§ **Written request**: Determine the number of lines that contain the word "object", then state that number and nothing more.

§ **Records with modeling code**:

▬▬▬▬▬▬▬▬▬▬

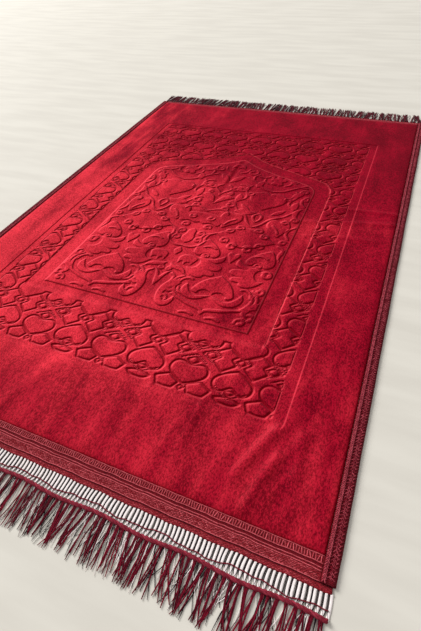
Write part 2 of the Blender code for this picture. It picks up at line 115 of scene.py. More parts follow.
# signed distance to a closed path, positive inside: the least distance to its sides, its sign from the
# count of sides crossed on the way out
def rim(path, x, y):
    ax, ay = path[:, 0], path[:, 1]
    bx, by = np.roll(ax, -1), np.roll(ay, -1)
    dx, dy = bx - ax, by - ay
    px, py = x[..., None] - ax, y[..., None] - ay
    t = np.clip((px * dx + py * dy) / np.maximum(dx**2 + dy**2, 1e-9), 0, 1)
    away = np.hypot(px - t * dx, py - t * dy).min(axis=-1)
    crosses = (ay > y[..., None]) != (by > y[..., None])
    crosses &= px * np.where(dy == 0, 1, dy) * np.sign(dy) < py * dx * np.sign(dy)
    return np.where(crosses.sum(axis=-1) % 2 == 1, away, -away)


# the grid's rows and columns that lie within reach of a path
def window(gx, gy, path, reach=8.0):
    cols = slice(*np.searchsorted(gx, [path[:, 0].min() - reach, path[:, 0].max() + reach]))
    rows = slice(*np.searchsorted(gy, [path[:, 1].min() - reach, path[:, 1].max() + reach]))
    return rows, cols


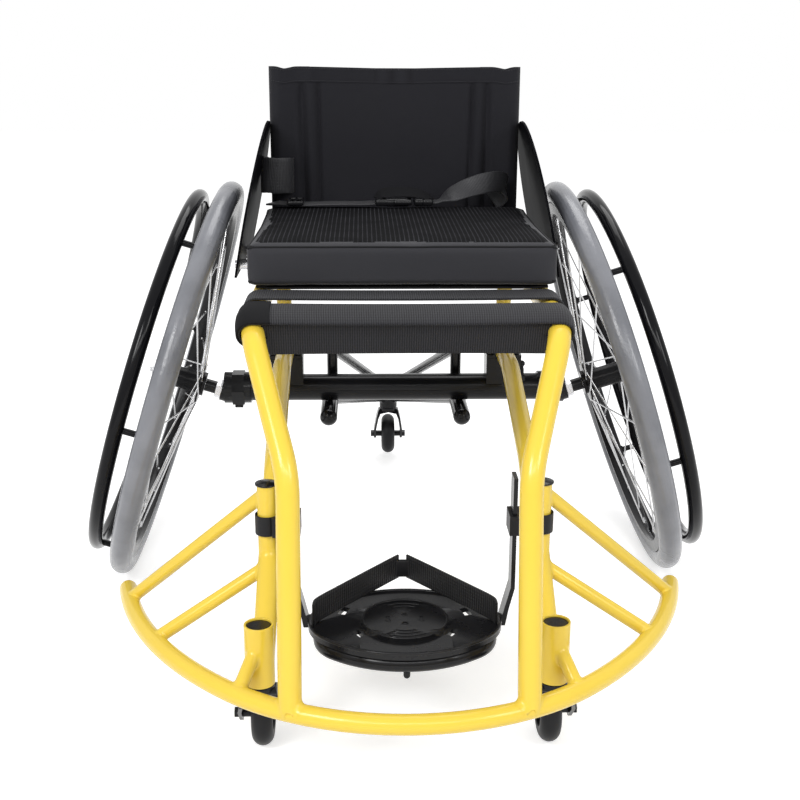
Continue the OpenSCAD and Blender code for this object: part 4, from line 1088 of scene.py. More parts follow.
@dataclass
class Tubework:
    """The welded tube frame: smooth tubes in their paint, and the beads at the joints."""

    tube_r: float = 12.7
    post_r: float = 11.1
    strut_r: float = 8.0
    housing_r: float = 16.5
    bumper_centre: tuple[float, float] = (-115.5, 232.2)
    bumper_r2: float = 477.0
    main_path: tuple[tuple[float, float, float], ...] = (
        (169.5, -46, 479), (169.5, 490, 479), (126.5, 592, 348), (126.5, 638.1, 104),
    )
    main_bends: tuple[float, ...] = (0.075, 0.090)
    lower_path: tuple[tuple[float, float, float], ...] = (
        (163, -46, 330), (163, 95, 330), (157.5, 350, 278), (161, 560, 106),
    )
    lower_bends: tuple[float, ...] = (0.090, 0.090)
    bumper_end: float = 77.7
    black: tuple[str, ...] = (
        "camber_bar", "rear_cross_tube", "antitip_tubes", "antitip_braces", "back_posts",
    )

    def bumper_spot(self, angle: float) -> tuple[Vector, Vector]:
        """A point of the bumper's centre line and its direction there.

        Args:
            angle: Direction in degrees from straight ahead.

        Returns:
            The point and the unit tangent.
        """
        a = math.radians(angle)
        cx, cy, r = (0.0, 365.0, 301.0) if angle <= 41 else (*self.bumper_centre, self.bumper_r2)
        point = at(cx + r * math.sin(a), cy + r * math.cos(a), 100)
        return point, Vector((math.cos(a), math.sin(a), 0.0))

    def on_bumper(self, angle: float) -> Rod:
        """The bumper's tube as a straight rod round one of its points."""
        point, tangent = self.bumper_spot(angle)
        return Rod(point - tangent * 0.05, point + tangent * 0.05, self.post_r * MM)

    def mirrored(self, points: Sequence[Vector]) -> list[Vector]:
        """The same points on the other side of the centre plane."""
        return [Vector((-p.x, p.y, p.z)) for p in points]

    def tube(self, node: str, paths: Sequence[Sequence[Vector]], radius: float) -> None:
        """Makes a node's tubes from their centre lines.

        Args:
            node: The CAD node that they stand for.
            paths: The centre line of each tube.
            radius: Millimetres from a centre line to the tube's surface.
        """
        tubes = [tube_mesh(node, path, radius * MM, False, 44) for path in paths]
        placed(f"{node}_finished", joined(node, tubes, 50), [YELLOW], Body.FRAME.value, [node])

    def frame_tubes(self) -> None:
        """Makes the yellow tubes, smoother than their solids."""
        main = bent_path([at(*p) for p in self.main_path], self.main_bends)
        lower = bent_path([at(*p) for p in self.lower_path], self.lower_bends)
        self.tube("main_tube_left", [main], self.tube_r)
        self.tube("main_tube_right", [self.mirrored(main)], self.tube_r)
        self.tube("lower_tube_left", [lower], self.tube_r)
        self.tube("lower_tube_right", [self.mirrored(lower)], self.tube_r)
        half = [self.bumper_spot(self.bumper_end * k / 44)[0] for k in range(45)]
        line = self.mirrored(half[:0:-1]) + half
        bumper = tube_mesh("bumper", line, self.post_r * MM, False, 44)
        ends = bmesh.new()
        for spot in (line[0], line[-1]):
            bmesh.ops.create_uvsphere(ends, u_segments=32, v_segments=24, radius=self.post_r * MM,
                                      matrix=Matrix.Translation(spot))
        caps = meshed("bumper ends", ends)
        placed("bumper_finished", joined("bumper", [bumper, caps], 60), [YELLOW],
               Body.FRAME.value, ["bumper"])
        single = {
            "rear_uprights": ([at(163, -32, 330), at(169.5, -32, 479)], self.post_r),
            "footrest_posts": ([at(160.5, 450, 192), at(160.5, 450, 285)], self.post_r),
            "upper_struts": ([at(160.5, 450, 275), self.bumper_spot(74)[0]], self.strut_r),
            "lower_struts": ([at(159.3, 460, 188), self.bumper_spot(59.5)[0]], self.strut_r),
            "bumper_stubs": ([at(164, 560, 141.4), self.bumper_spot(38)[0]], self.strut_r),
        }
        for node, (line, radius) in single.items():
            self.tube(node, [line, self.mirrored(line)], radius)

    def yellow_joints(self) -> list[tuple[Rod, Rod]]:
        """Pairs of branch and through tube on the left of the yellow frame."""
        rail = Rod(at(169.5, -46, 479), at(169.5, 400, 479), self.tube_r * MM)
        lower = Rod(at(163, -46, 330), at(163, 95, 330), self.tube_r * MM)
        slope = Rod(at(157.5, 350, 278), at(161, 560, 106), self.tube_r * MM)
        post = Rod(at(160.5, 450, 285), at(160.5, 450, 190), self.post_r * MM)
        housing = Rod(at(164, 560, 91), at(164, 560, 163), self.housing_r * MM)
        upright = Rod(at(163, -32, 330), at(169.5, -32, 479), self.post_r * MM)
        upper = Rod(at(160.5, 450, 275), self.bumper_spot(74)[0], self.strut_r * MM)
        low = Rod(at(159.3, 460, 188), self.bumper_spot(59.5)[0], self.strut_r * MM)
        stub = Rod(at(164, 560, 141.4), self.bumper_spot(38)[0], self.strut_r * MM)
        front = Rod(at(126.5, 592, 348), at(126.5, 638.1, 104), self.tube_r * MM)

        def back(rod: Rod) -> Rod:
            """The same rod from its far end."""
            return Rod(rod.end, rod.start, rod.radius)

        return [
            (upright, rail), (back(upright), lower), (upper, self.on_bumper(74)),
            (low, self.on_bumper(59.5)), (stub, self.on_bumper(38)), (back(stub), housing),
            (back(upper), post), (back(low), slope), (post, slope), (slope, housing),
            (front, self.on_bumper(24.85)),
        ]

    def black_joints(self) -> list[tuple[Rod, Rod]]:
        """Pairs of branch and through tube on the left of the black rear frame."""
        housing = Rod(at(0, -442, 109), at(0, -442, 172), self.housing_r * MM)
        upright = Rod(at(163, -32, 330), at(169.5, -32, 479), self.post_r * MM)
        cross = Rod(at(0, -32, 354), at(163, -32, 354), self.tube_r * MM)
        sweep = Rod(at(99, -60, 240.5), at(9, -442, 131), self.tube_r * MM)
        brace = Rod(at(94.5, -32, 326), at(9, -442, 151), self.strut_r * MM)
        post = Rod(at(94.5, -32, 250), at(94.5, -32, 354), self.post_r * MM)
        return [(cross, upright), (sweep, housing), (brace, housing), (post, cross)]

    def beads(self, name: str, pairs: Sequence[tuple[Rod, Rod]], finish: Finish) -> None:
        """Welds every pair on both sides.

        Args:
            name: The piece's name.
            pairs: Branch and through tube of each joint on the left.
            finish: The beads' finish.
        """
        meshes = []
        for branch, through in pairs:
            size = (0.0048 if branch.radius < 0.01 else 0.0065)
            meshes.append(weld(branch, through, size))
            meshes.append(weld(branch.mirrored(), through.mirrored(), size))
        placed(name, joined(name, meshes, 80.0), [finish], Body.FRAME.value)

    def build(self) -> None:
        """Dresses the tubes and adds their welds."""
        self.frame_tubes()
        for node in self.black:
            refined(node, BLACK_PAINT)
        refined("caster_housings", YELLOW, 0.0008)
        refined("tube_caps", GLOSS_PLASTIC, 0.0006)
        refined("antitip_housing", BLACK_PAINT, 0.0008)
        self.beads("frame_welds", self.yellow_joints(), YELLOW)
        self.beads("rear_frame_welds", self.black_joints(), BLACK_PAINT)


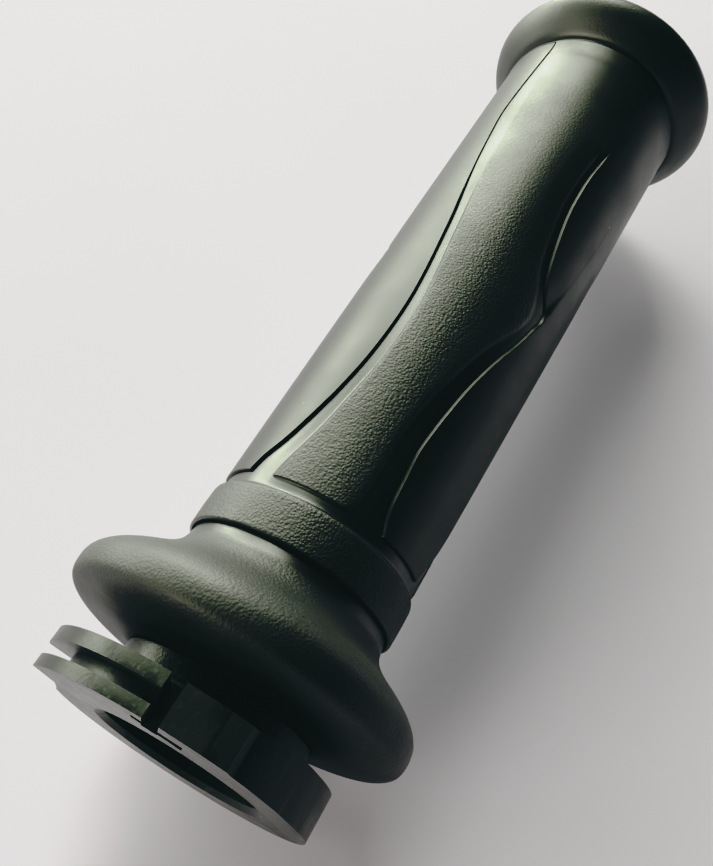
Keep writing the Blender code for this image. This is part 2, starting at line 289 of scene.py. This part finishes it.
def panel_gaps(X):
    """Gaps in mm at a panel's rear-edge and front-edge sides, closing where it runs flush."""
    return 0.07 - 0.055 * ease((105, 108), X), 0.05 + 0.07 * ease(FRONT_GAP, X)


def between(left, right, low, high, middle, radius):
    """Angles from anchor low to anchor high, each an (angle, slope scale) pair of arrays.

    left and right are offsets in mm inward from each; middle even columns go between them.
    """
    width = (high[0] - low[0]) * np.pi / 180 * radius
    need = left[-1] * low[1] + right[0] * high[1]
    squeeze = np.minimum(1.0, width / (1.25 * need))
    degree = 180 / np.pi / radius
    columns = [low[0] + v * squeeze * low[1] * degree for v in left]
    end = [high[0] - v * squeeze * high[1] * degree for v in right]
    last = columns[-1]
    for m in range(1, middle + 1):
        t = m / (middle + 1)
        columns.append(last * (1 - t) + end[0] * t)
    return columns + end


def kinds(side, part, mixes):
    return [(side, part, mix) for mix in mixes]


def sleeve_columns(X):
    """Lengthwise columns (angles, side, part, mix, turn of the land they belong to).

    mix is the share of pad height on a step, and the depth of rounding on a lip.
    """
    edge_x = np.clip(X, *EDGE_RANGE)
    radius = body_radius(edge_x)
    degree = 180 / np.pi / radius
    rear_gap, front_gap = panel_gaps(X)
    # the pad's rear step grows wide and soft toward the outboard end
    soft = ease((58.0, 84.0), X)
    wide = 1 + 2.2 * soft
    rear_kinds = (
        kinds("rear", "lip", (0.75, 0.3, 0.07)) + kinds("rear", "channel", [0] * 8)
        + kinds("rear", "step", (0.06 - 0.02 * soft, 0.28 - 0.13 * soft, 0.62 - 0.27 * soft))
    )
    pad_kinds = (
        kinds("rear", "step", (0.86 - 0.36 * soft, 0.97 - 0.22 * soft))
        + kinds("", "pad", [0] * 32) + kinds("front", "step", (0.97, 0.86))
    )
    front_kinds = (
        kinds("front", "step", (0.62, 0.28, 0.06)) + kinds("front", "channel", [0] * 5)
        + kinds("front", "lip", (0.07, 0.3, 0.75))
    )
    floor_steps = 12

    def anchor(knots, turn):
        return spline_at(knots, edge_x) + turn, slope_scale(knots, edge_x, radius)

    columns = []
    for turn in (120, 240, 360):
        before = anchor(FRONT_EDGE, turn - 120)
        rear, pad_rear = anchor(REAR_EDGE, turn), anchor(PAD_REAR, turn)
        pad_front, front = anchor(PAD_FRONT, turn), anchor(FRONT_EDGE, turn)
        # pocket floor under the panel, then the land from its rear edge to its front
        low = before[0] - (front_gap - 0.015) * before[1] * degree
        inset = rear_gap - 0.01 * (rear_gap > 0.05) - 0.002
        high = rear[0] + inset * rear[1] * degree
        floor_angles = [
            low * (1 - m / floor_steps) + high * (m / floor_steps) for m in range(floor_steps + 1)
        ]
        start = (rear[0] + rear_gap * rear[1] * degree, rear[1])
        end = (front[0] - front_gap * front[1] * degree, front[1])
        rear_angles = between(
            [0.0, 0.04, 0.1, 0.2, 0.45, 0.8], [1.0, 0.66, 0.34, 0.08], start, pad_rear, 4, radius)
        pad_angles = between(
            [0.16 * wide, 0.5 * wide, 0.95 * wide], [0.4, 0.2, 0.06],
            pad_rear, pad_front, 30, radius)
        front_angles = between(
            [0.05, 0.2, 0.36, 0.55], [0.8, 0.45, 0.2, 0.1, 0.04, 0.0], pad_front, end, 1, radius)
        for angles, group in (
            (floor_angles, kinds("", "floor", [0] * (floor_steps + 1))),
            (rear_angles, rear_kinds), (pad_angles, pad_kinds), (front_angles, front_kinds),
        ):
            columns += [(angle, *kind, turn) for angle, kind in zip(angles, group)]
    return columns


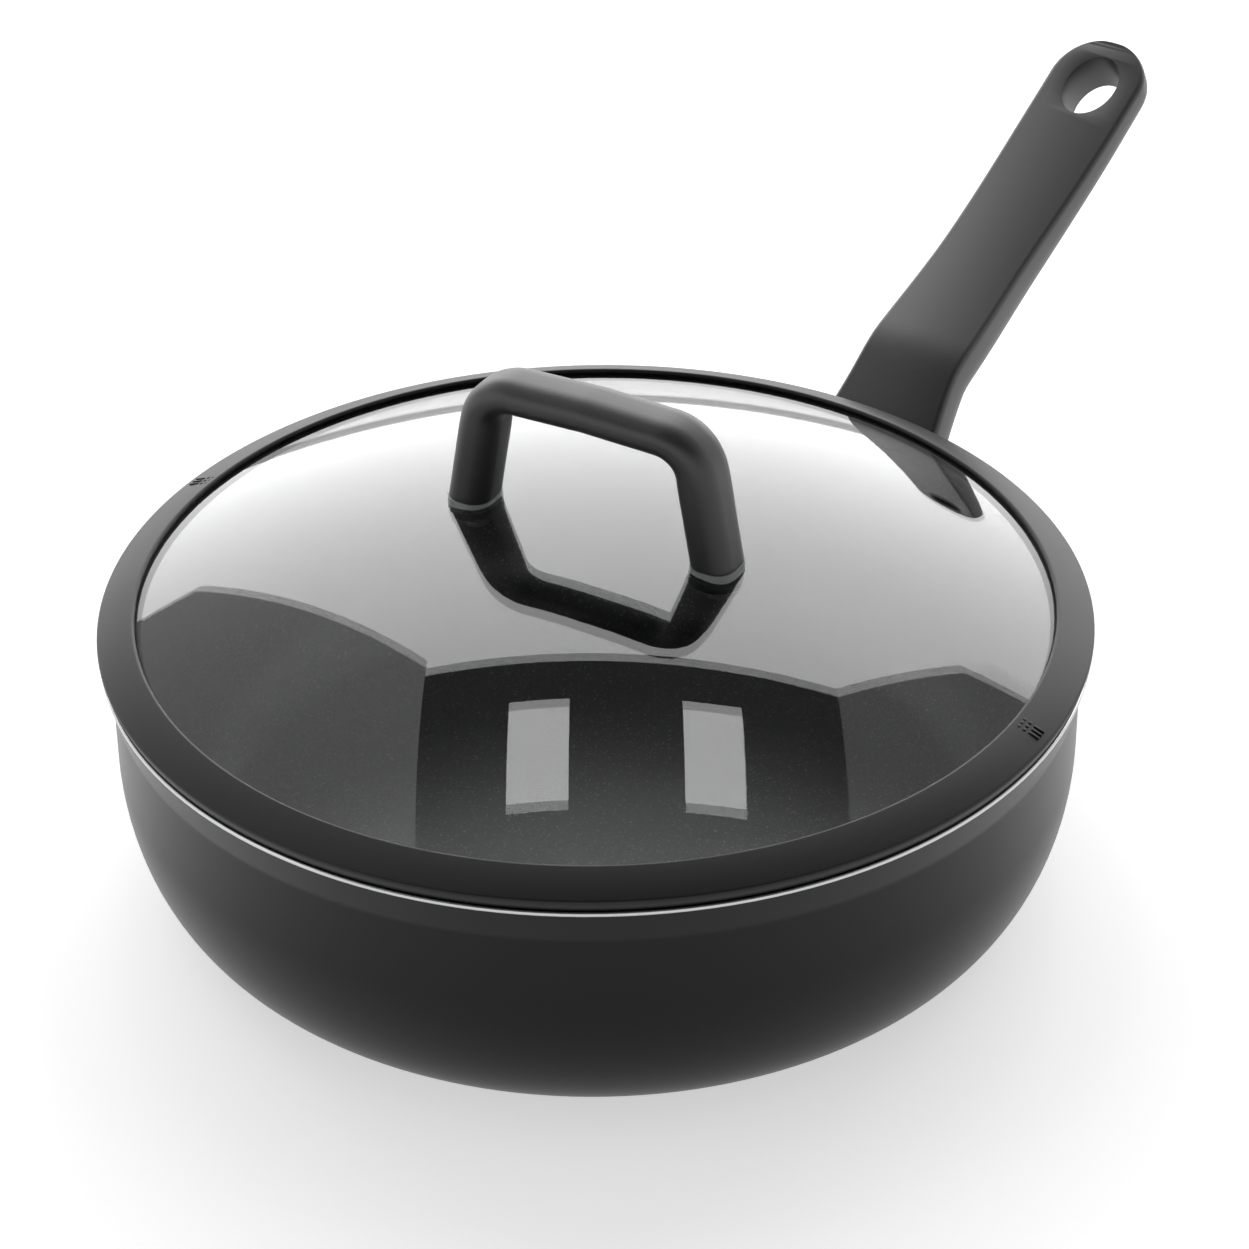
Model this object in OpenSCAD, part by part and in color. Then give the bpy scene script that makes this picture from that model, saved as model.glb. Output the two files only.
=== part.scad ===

▬▬▬▬▬▬▬▬▬▬

§ **Final result**: 2